A good deal for the Kurds would involve parole for Öcalan and a new Turkish constitution enshrining Kurdish cultural and political autonomy. But Amberin Zaman, perhaps the best-informed analyst of Kurdish affairs (and herself a courageous reporter who was driven out of Turkey by Erdoğan’s threats), believes that the president’s promises to Öcalan (made through intermediaries) amount to little more than an amelioration of his prison conditions and freedom for a prominent Kurdish politician. Nor have the Kurdish nationalists stayed silent during the current protests, with one of their parliamentary leaders denouncing İmamoğlu’s arrest as “a black stain” and “a blow against democracy and justice”.
Further blows will be landed. It is possible that Erdoğan will appoint an apparatchik to assume the government of Istanbul as he has done for municipalities whose Kurdish nationalist mayors have been removed or jailed. The loyal media will release details of alleged misdemeanours by the CHP, whose leaders are warning that the authorities will fabricate evidence using AI.

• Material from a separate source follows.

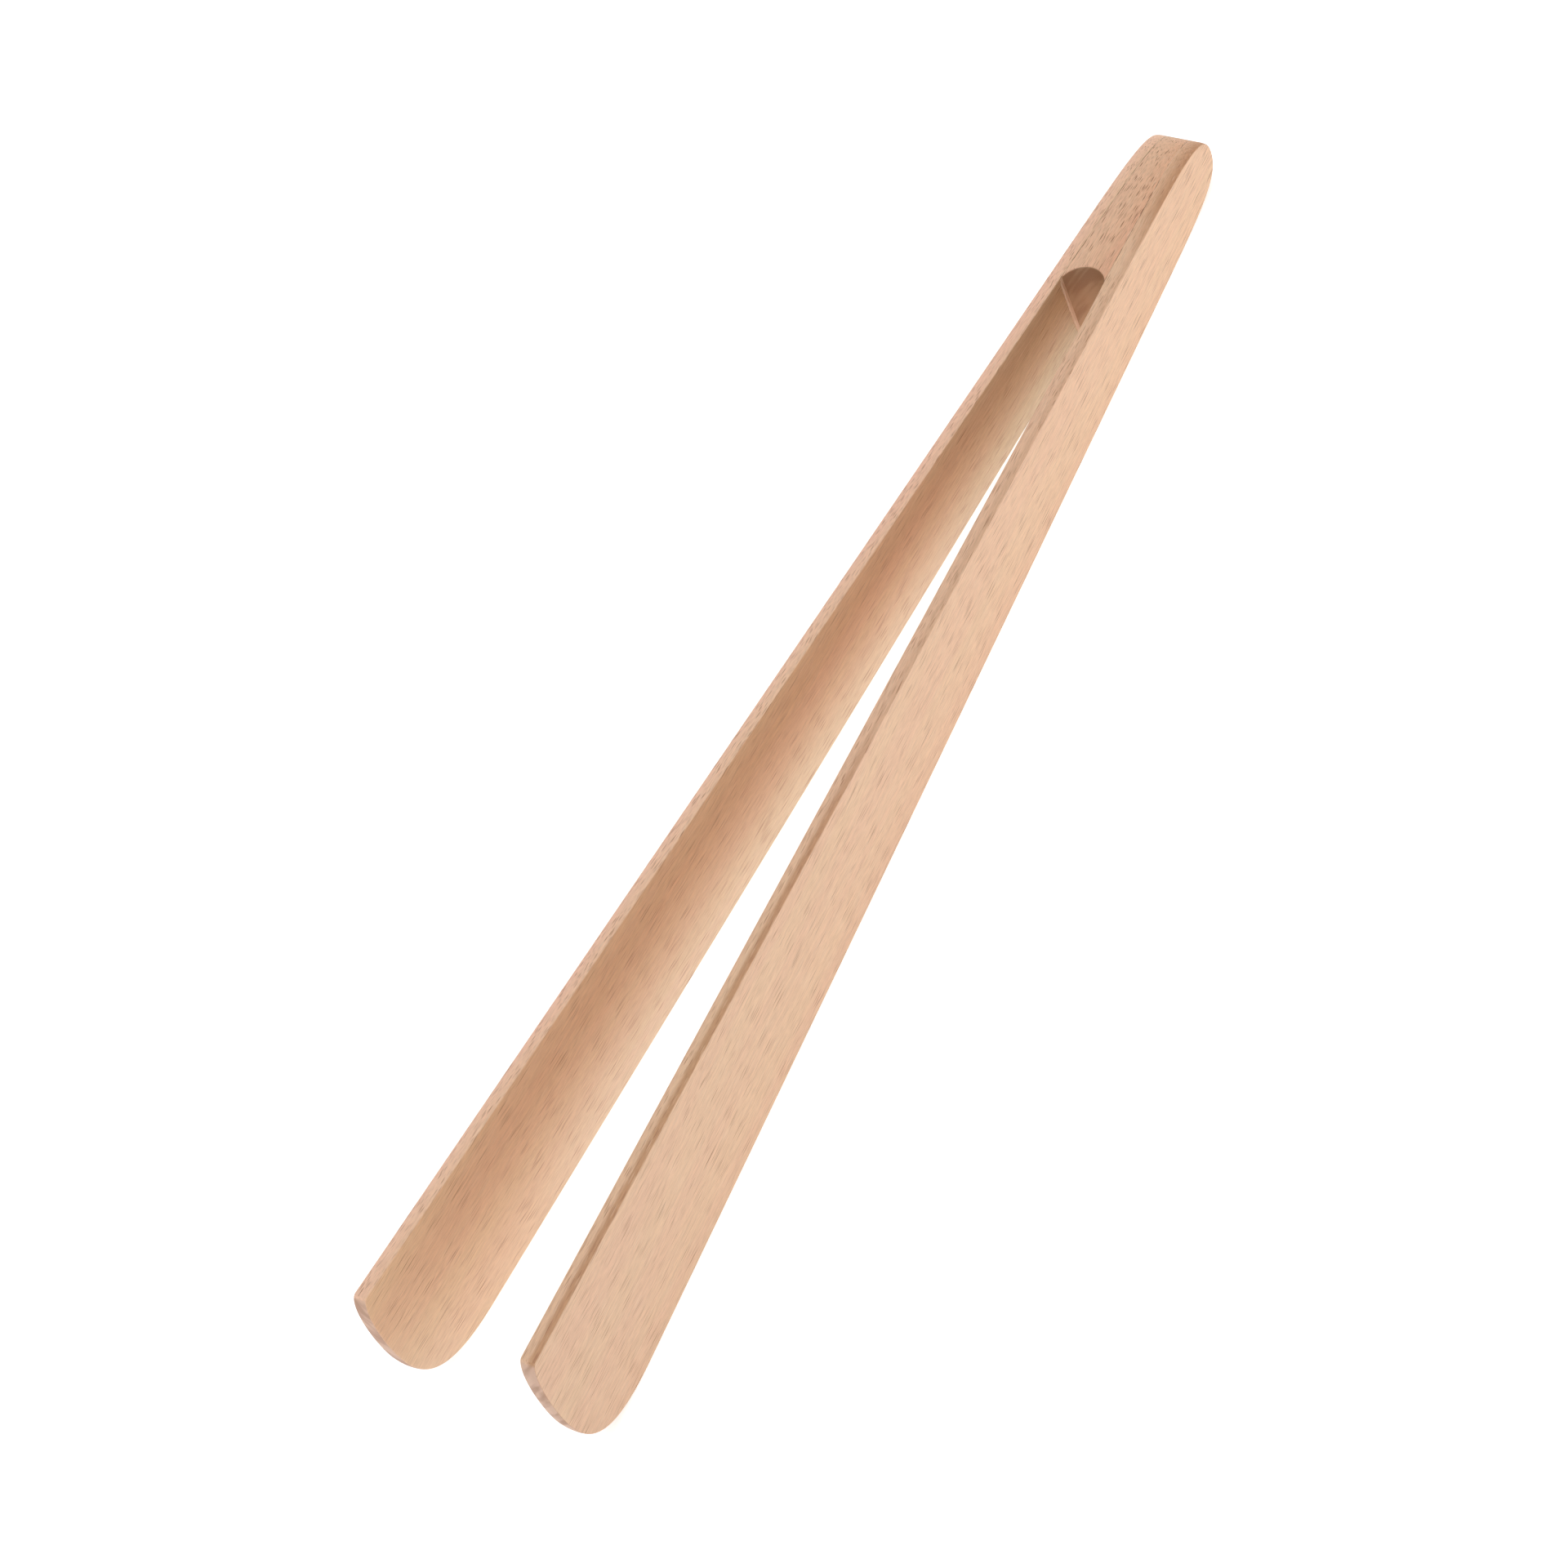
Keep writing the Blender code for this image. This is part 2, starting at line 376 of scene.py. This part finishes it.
def right_tint(along, across, share, edge):
    """The right arm's colour: painted shade in a darker band along the outer side of the narrow
    faces, tan narrow faces at the head, and painted light on the broad faces, less towards the
    tip.

    The painted shade is wide at the head, faint over the spring and strong again towards the tip.
    """
    at_head = 1.0 - smooth(*AT_HEAD_ENDS, along)
    # Painted shade in a band along the outer side of the narrow faces, wide at the head
    strength = FAINT_EDGE_SHADE + (1.0 - FAINT_EDGE_SHADE) * smooth(*EDGE_SHADE_GROWS, along)
    narrow = smooth(*EDGE_SHADE_SHARE, share) * strength
    wide = smooth(*HEAD_SHADE_SHARE, share)
    band_shade = (narrow + (wide - narrow) * at_head) * edge
    # Painted light on the broad faces, fading from the head to the tip
    painted_light = HEAD_PAINTED_LIGHT + (TIP_PAINTED_SHADE - HEAD_PAINTED_LIGHT) * along / LENGTH
    tint = blend_tint(edge * at_head, TAN_EDGE) * blend_tint(band_shade, PAINTED_EDGE_SHADE)
    return tint * (painted_light + (1.0 - painted_light) * edge)[:, None]


def block_tint(along, across, share, edge):
    """The block: a little browner towards the right arm."""
    return blend_tint(smooth(*BLOCK_BROWNER, share), TAN_EDGE) ** 2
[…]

In a reign lasting almost a quarter of a century, Erdoğan has many precedents to draw on as he assaults the CHP. Back in 2016, a coup attempt by parts of the armed forces that had been infiltrated by devotees of Fethullah Gülen, an exiled cleric, was met with a huge purge not only of the army but also the bureaucracy, the universities and the media. Hundreds of thousands of people — not all of them Gülenists, by any means — were jailed, sacked, or forced into exile. To go by the accusations that the government has been levelling against the CHP, the party would be wise to brace for a similar total war.
Forget moderate Islam. Forget Turkish democracy. Erdoğan long ago flattened the secular judges and generals in his path and what he represents now is transactional geopolitics and power in perpetuity. Like the Ottoman sultans he admires — a favourite is Sultan Selim I, who almost tripled the empire’s size and committed what would nowadays be called a genocide against the Alevis — his vision is panoptic. He keeps his army, Nato’s second largest, busy fighting Kurds on both sides of the Syrian border. He opens the sluices and migrants flow into the EU; when the EU pays him enough he shuts them again. He pipes Russian natural gas into Europe for Vladimir Putin, while to Volodymyr Zelensky he sells Bayraktar drones that are used to kill Putin’s soldiers. Donald Trump likes him so much he let Turkey off with a 10% tariff and congratulated Erdoğan on doing “what no one’s been able to do in 2,000 years; you’ve taken over Syria”. The Russians call him “the plug for every barrel”.
This time around, don’t expect the US consul to come to the mayoralty to deplore the spectacle of a Democrat behind bars. Don’t expect Sir Keir Starmer to leap to the defence of a fellow Leftist who on the eve of his arrest was stripped of his university degree, rendering him ineligible to become president. Instead, think of Steve Witkoff, Trump’s special envoy to the Middle East, who crowed, “There’s just a lot of good, positive news coming out of Turkey right now.” For this isn’t the late Nineties. In its cells, its streets, this pro-democracy movement stands alone.